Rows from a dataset
━━━━━━━━━━

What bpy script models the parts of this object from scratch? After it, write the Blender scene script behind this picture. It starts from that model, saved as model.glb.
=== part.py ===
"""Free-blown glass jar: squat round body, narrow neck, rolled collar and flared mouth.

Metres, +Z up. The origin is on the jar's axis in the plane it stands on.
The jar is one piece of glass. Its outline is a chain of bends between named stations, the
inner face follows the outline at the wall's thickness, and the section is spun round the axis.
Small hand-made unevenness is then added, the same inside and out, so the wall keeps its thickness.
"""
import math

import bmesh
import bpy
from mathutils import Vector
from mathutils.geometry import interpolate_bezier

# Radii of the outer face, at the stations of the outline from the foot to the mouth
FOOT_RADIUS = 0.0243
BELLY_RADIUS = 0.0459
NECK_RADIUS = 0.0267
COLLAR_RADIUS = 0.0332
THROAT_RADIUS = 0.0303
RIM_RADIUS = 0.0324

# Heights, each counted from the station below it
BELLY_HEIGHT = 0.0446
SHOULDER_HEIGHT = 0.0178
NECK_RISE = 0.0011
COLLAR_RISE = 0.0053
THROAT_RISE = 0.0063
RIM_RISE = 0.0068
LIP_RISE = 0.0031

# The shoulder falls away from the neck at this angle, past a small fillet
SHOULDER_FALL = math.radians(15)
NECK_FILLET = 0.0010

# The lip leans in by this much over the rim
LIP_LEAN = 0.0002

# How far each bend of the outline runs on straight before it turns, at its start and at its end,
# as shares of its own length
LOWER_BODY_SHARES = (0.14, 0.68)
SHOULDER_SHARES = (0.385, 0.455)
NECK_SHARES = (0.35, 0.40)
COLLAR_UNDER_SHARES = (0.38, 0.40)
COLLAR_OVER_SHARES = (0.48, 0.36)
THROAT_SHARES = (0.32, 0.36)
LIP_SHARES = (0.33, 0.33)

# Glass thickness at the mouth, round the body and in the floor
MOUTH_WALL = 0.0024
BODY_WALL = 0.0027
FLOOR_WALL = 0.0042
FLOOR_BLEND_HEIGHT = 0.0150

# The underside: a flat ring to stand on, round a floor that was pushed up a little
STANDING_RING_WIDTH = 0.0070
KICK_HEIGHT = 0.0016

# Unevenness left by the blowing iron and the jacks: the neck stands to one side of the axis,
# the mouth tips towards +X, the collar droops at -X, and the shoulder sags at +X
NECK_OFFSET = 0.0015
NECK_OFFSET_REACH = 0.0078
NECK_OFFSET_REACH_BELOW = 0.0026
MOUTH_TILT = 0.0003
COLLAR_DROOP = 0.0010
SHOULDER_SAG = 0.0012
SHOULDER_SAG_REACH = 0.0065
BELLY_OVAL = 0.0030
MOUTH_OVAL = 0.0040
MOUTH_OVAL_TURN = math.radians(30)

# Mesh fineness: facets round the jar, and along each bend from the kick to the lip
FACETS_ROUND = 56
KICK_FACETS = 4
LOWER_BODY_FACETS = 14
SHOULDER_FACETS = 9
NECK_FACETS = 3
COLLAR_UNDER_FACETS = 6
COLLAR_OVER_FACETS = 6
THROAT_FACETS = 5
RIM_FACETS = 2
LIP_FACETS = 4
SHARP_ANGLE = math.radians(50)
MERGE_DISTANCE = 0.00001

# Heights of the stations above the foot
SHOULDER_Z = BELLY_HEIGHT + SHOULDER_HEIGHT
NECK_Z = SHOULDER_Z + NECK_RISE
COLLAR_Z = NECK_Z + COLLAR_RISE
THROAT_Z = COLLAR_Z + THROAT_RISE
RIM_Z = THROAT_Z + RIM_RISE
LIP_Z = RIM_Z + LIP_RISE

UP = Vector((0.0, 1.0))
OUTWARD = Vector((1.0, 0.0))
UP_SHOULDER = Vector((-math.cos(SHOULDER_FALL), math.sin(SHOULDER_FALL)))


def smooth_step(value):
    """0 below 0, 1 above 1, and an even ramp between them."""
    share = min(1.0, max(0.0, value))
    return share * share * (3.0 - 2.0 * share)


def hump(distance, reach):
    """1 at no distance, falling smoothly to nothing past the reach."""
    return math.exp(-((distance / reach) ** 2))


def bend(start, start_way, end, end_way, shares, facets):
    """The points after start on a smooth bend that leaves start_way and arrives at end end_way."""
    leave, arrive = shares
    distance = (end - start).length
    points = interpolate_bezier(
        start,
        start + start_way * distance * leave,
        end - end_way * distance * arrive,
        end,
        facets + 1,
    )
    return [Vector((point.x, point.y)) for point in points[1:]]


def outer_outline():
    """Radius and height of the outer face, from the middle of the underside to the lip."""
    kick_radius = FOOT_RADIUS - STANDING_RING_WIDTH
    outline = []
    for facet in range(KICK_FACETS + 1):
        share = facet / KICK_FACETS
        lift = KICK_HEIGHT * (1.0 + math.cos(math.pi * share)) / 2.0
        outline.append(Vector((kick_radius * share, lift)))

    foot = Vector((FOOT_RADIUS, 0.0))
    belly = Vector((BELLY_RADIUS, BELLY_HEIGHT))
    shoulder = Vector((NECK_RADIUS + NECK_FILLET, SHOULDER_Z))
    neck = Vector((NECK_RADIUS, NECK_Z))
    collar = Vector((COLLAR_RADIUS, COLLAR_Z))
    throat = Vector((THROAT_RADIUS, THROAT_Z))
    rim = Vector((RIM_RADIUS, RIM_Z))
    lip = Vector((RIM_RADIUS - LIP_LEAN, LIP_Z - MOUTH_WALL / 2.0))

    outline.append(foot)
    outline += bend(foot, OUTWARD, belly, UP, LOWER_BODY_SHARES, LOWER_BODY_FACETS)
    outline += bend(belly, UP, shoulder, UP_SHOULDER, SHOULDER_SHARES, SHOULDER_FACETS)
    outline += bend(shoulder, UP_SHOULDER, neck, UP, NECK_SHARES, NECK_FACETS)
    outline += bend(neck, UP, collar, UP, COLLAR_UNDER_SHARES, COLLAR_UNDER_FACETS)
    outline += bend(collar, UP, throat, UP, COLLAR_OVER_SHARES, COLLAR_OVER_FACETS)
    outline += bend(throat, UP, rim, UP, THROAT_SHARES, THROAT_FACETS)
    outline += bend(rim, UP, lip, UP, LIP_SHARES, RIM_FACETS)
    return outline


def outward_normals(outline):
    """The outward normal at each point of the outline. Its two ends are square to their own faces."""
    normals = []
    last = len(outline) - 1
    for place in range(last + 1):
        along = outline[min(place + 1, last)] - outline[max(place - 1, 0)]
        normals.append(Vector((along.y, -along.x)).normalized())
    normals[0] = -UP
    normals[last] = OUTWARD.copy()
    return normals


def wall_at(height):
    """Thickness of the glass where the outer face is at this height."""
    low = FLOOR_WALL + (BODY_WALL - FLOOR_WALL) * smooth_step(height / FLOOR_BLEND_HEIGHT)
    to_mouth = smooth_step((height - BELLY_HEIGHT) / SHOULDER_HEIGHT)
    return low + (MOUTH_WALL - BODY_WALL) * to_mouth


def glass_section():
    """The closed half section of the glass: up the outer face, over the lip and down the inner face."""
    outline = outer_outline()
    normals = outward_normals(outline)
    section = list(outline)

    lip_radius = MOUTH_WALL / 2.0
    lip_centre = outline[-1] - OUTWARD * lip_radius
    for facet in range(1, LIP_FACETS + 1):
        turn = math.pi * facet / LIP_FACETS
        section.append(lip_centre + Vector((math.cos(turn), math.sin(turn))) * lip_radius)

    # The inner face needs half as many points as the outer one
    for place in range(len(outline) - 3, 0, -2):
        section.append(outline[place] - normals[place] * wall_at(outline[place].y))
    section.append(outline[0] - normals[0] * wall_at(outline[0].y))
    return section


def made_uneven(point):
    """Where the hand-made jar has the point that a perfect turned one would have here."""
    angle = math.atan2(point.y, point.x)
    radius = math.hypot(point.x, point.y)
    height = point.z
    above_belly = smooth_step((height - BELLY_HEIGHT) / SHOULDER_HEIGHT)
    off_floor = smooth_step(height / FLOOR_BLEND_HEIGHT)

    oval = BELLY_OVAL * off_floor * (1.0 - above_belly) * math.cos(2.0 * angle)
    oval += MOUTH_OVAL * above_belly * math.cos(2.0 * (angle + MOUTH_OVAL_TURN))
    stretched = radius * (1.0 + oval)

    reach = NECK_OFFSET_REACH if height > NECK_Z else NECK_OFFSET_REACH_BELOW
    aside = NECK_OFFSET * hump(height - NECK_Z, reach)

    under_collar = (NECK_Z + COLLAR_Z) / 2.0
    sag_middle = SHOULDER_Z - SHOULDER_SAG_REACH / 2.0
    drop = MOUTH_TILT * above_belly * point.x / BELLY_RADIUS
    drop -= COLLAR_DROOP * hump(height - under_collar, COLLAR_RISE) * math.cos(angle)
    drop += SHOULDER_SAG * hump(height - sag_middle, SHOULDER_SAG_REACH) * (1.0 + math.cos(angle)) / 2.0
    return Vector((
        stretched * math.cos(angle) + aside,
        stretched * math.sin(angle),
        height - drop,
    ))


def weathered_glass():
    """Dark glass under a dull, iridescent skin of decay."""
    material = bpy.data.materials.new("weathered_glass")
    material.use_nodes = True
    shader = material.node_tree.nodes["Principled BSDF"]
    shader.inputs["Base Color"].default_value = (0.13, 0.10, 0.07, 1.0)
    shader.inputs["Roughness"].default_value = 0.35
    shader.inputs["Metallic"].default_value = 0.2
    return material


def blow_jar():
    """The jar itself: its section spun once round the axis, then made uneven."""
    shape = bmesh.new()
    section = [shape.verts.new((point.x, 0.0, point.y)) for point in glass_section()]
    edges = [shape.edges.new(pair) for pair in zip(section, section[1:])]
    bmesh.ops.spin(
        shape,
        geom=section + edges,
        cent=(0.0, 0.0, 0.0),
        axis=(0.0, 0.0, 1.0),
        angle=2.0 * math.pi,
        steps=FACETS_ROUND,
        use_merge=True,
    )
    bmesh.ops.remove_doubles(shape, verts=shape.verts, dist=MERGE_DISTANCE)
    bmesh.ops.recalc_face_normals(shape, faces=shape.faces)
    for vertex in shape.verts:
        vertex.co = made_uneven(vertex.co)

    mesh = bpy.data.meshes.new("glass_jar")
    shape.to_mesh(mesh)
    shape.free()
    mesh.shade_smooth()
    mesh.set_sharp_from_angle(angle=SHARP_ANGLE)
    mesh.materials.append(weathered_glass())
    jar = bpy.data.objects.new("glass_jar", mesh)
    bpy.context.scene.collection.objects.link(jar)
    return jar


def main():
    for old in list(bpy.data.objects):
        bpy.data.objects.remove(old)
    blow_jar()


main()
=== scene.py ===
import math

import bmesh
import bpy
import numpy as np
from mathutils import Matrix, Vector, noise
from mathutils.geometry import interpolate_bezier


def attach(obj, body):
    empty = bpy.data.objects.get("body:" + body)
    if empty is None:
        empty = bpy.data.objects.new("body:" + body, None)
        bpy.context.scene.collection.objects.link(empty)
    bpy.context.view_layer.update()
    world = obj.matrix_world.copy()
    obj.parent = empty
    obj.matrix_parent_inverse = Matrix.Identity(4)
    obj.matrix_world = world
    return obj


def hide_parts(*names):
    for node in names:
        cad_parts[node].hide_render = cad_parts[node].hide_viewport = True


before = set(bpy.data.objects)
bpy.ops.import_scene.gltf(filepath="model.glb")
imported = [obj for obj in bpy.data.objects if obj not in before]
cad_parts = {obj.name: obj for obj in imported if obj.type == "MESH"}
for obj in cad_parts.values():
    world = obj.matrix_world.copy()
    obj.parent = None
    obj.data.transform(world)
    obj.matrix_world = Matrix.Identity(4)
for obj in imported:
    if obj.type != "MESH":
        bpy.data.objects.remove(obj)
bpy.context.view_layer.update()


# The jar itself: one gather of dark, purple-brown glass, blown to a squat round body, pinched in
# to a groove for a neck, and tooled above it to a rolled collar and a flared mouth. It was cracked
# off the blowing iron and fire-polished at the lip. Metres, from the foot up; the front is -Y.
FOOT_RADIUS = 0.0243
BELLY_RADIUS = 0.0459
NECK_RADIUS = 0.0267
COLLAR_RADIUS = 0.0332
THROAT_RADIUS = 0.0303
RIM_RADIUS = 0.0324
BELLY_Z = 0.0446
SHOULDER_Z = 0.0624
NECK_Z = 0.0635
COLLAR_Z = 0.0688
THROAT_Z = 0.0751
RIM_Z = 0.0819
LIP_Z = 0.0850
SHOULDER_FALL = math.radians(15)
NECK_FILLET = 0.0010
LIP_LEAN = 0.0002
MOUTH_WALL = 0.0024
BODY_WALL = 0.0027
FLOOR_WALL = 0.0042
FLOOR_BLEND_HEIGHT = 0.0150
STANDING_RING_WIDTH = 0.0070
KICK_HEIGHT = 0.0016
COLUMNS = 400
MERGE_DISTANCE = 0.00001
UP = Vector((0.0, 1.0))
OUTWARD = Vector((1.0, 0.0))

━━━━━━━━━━

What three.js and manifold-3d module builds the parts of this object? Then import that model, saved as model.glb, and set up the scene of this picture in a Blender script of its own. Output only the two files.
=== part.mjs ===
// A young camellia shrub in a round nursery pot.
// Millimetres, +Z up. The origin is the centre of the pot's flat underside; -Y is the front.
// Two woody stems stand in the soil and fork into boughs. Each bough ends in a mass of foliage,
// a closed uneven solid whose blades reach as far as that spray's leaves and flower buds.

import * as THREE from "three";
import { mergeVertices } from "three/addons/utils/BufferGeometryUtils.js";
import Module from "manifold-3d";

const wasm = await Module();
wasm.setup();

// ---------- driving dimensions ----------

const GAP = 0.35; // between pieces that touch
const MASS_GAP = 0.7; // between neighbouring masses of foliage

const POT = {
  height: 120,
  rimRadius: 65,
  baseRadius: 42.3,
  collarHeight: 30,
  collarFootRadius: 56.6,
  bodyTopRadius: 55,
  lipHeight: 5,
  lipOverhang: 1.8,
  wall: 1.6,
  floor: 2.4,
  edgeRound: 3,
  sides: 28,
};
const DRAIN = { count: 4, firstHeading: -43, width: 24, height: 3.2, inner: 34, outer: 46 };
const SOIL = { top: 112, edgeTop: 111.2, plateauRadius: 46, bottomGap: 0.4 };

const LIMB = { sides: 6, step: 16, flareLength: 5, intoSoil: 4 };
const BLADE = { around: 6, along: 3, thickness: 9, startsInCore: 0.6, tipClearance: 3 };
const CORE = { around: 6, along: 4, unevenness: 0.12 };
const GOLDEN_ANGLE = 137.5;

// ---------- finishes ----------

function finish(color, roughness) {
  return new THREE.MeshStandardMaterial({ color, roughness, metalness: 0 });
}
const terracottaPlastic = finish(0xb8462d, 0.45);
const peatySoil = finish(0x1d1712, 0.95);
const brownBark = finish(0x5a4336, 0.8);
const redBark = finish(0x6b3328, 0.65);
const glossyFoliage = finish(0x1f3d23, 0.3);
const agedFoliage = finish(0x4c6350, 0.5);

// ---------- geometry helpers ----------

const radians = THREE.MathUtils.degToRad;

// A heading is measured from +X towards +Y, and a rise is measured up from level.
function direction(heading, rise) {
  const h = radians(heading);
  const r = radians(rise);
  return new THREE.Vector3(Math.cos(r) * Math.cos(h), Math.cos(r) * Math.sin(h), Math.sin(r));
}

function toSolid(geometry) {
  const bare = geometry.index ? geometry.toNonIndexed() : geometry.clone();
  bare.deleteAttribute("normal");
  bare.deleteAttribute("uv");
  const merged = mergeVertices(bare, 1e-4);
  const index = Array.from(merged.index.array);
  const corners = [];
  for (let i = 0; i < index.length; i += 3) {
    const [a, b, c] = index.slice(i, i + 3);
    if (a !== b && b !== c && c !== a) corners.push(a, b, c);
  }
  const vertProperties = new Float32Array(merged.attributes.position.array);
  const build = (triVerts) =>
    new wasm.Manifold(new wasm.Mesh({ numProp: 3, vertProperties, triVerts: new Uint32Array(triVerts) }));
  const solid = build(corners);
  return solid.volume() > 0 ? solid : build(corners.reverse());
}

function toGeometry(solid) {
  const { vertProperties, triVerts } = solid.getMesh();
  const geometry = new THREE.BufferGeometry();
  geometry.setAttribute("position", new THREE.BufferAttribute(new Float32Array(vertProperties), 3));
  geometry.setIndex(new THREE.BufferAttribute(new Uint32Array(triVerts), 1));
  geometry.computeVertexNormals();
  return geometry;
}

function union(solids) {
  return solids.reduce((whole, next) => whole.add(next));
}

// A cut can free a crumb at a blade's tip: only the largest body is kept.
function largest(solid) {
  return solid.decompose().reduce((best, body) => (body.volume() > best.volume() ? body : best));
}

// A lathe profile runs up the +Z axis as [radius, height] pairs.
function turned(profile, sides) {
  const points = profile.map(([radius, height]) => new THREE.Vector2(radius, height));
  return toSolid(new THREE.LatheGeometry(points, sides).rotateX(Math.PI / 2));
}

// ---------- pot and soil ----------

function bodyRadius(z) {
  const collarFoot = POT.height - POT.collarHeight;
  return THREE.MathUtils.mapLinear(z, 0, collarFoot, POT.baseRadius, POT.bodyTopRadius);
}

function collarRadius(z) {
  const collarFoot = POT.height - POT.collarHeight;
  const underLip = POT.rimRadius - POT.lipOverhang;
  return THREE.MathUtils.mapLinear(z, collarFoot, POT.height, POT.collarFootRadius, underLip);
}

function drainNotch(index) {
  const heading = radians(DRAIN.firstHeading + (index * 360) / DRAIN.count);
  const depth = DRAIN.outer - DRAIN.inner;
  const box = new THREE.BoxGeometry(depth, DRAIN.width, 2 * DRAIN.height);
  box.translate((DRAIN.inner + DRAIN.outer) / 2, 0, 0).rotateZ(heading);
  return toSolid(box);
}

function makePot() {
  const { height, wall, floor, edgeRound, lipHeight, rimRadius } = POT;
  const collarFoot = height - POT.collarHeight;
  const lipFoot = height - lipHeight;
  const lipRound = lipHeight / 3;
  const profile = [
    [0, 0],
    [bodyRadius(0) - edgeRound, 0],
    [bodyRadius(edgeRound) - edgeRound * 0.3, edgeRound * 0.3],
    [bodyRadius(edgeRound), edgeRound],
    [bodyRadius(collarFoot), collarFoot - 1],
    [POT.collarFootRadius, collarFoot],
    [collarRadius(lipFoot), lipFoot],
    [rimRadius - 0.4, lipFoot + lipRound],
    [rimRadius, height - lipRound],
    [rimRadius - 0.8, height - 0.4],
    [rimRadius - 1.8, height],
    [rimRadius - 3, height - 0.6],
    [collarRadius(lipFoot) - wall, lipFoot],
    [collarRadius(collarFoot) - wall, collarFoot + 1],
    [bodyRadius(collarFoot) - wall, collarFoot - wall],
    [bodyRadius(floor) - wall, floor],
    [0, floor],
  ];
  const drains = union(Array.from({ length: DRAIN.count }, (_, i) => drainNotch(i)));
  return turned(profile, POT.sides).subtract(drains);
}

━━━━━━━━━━

Print exactly the lines from the one containing "obj.matrix_world = world" to the one containing "obj.matrix_world = Matrix.Identity(4)", both included, and nothing else.

    obj.matrix_world = world
    return obj


def hide_parts(*names):
    for node in names:
        cad_parts[node].hide_render = cad_parts[node].hide_viewport = True


before = set(bpy.data.objects)
bpy.ops.import_scene.gltf(filepath="model.glb")
imported = [obj for obj in bpy.data.objects if obj not in before]
cad_parts = {obj.name: obj for obj in imported if obj.type == "MESH"}
for obj in cad_parts.values():
    world = obj.matrix_world.copy()
    obj.parent = None
    obj.data.transform(world)
    obj.matrix_world = Matrix.Identity(4)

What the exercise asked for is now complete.